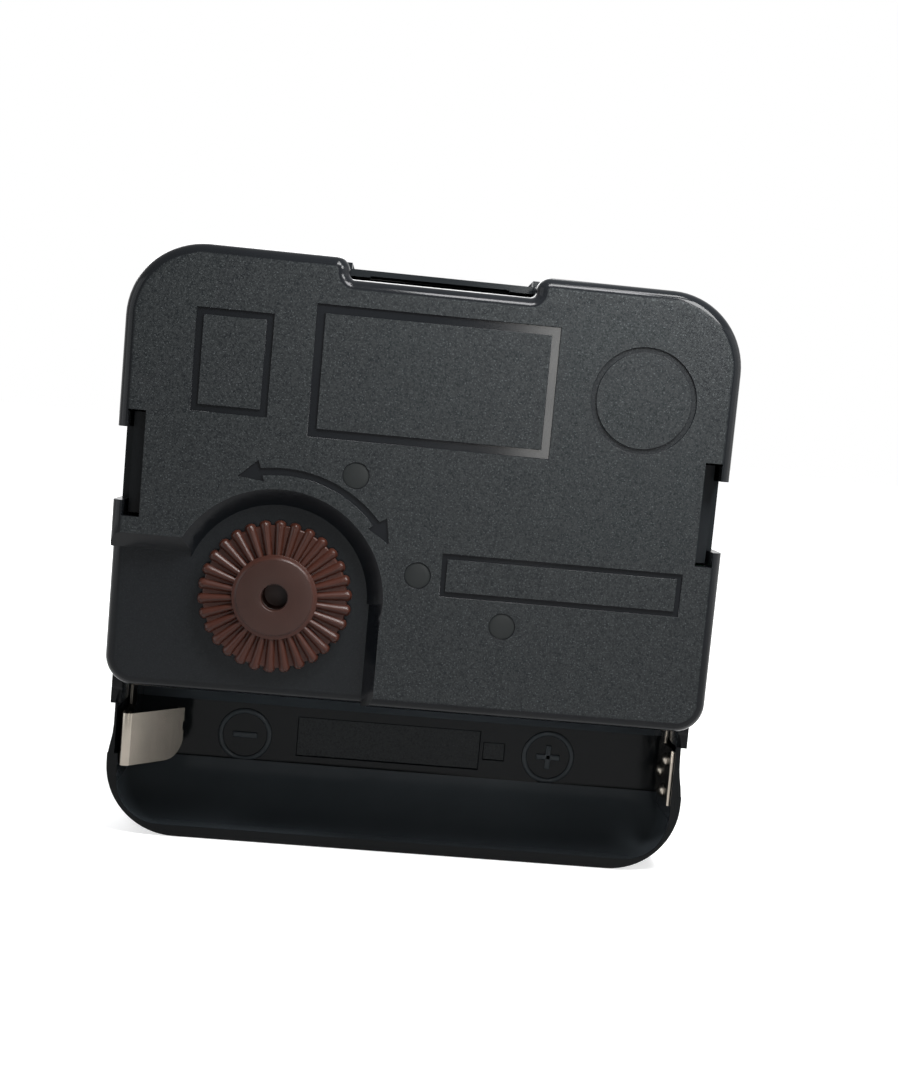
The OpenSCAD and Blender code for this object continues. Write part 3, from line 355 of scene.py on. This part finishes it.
plate_white = moulded("plate_white", (0.66, 0.66, 0.62), (0.76, 0.76, 0.73), rough=(0.38, 0.5))
bobbin_white = moulded("bobbin_white", (0.60, 0.60, 0.54), (0.70, 0.70, 0.65), rough=(0.36, 0.48))
resin = moulded("resin_black", (0.008, 0.008, 0.009), (0.014, 0.014, 0.015), rough=(0.25, 0.35),
                grain=0.00003, scale=700.0)
copper = wound("copper_wire", (0.22, 0.07, 0.02), (0.50, 0.19, 0.07))
laminate = board_finish("board_green")

# Mesh building

# Tolerances: distances in metres, and the least angles between two faces.
WELD_GAP = 2e-6
COLLAPSED_EDGE = 5e-7
CUT_GAP = 1e-7
SAME_HEIGHT = 2e-5
SAME_PLANE = math.radians(0.6)
SHARP_EDGE = math.radians(22)


def whole(bm):
    """All that a mesh holds."""
    return bm.verts[:] + bm.edges[:] + bm.faces[:]


def fill_cuts(bm):
    """Closes each open edge loop with one flat face."""
    bmesh.ops.holes_fill(bm, edges=[e for e in bm.edges if e.is_boundary], sides=0)


def turn_outwards(bm):
    """Makes every face look outwards."""
    bmesh.ops.recalc_face_normals(bm, faces=bm.faces[:])


def object_from(bm, name, material, smooth_angle=35.0, flat=None):
    """An object whose large faces keep their own normals, so that only its rounded edges shade
    round. flat says which faces are shaded quite flat."""
    mesh = bpy.data.meshes.new(name)
    bm.normal_update()
    bm.to_mesh(mesh)
    bm.free()
    obj = bpy.data.objects.new(name, mesh)
    bpy.context.scene.collection.objects.link(obj)
    mesh.materials.append(material)
    mesh.polygons.foreach_set("use_smooth", [True] * len(mesh.polygons))
    mesh.set_sharp_from_angle(angle=math.radians(smooth_angle))
    if flat:
        mesh.polygons.foreach_set("use_smooth", [not flat(f) for f in mesh.polygons])
    even = obj.modifiers.new("even_normals", "WEIGHTED_NORMAL")
    even.weight = 100
    even.keep_sharp = True
    return obj


def welded(node):
    """The node's own mesh in the row frame, welded, with its flat faces joined."""
    source = nodes[node]
    bm = bmesh.new()
    bm.from_mesh(source.data)
    bm.transform(source.matrix_world)
    bmesh.ops.remove_doubles(bm, verts=bm.verts[:], dist=WELD_GAP)
    bmesh.ops.dissolve_limit(bm, angle_limit=SAME_PLANE, verts=bm.verts[:], edges=bm.edges[:],
                             use_dissolve_boundaries=False)
    turn_outwards(bm)
    return bm


def soften(bm, rules, segments=3):
    """Rounds sharp edges: rules is a list of (test on an edge's middle, width in metres), and the
    first that fits an edge counts."""
    sharp = [e for e in bm.edges if e.is_manifold and e.calc_face_angle(0.0) > SHARP_EDGE]
    for test, width in rules:
        chosen = [e for e in sharp if e.is_valid and test((e.verts[0].co + e.verts[1].co) / 2)]
        if chosen and width:
            bmesh.ops.bevel(bm, geom=chosen, offset=width, offset_type="OFFSET", segments=segments,
                            profile=0.5, affect="EDGES", clamp_overlap=True, loop_slide=True,
                            miter_outer="SHARP")
            sharp = [e for e in sharp if e.is_valid and e not in chosen]
    bmesh.ops.dissolve_degenerate(bm, dist=COLLAPSED_EDGE, edges=bm.edges[:])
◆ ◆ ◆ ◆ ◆
Written problem:
Reproduce the material precisely, including every line.

Expected output:
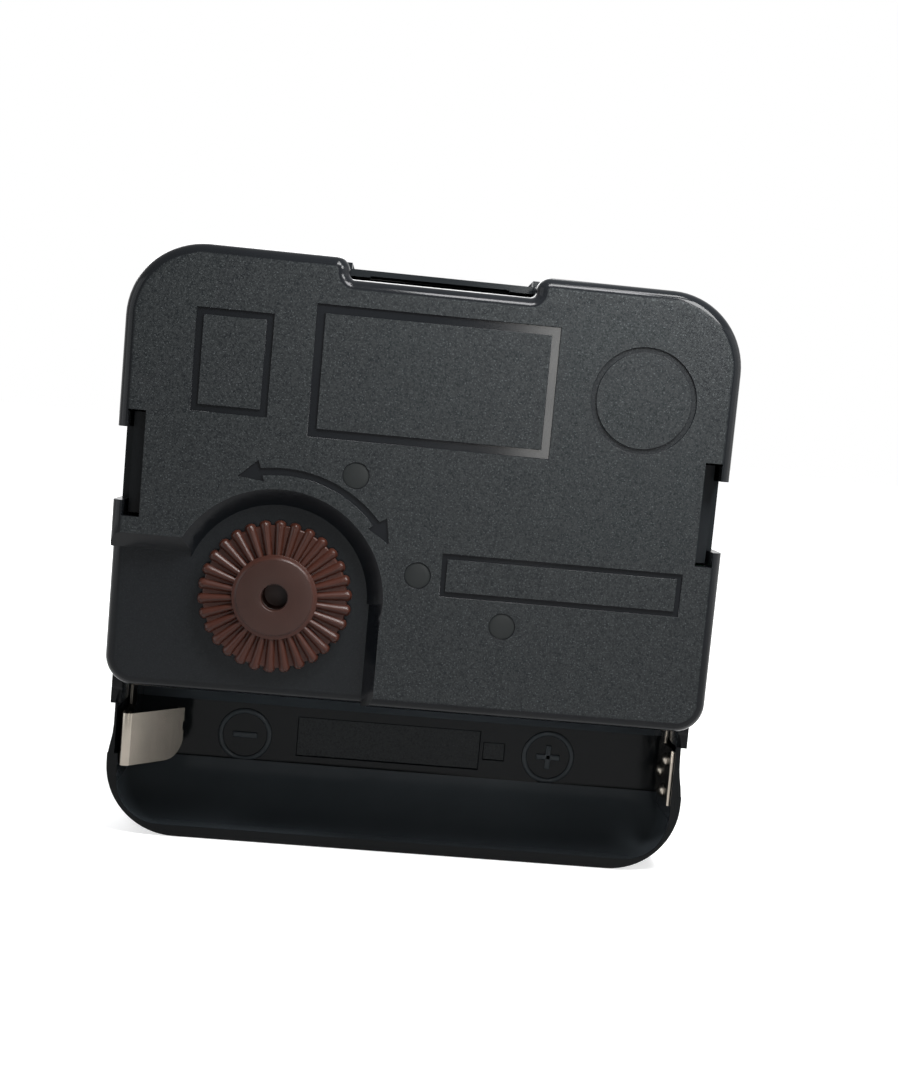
The OpenSCAD and Blender code for this object continues. Write part 3, from line 355 of scene.py on. This part finishes it.
plate_white = moulded("plate_white", (0.66, 0.66, 0.62), (0.76, 0.76, 0.73), rough=(0.38, 0.5))
bobbin_white = moulded("bobbin_white", (0.60, 0.60, 0.54), (0.70, 0.70, 0.65), rough=(0.36, 0.48))
resin = moulded("resin_black", (0.008, 0.008, 0.009), (0.014, 0.014, 0.015), rough=(0.25, 0.35),
                grain=0.00003, scale=700.0)
copper = wound("copper_wire", (0.22, 0.07, 0.02), (0.50, 0.19, 0.07))
laminate = board_finish("board_green")

# Mesh building

# Tolerances: distances in metres, and the least angles between two faces.
WELD_GAP = 2e-6
COLLAPSED_EDGE = 5e-7
CUT_GAP = 1e-7
SAME_HEIGHT = 2e-5
SAME_PLANE = math.radians(0.6)
SHARP_EDGE = math.radians(22)


def whole(bm):
    """All that a mesh holds."""
    return bm.verts[:] + bm.edges[:] + bm.faces[:]


def fill_cuts(bm):
    """Closes each open edge loop with one flat face."""
    bmesh.ops.holes_fill(bm, edges=[e for e in bm.edges if e.is_boundary], sides=0)


def turn_outwards(bm):
    """Makes every face look outwards."""
    bmesh.ops.recalc_face_normals(bm, faces=bm.faces[:])


def object_from(bm, name, material, smooth_angle=35.0, flat=None):
    """An object whose large faces keep their own normals, so that only its rounded edges shade
    round. flat says which faces are shaded quite flat."""
    mesh = bpy.data.meshes.new(name)
    bm.normal_update()
    bm.to_mesh(mesh)
    bm.free()
    obj = bpy.data.objects.new(name, mesh)
    bpy.context.scene.collection.objects.link(obj)
    mesh.materials.append(material)
    mesh.polygons.foreach_set("use_smooth", [True] * len(mesh.polygons))
    mesh.set_sharp_from_angle(angle=math.radians(smooth_angle))
    if flat:
        mesh.polygons.foreach_set("use_smooth", [not flat(f) for f in mesh.polygons])
    even = obj.modifiers.new("even_normals", "WEIGHTED_NORMAL")
    even.weight = 100
    even.keep_sharp = True
    return obj


def welded(node):
    """The node's own mesh in the row frame, welded, with its flat faces joined."""
    source = nodes[node]
    bm = bmesh.new()
    bm.from_mesh(source.data)
    bm.transform(source.matrix_world)
    bmesh.ops.remove_doubles(bm, verts=bm.verts[:], dist=WELD_GAP)
    bmesh.ops.dissolve_limit(bm, angle_limit=SAME_PLANE, verts=bm.verts[:], edges=bm.edges[:],
                             use_dissolve_boundaries=False)
    turn_outwards(bm)
    return bm


def soften(bm, rules, segments=3):
    """Rounds sharp edges: rules is a list of (test on an edge's middle, width in metres), and the
    first that fits an edge counts."""
    sharp = [e for e in bm.edges if e.is_manifold and e.calc_face_angle(0.0) > SHARP_EDGE]
    for test, width in rules:
        chosen = [e for e in sharp if e.is_valid and test((e.verts[0].co + e.verts[1].co) / 2)]
        if chosen and width:
            bmesh.ops.bevel(bm, geom=chosen, offset=width, offset_type="OFFSET", segments=segments,
                            profile=0.5, affect="EDGES", clamp_overlap=True, loop_slide=True,
                            miter_outer="SHARP")
            sharp = [e for e in sharp if e.is_valid and e not in chosen]
    bmesh.ops.dissolve_degenerate(bm, dist=COLLAPSED_EDGE, edges=bm.edges[:])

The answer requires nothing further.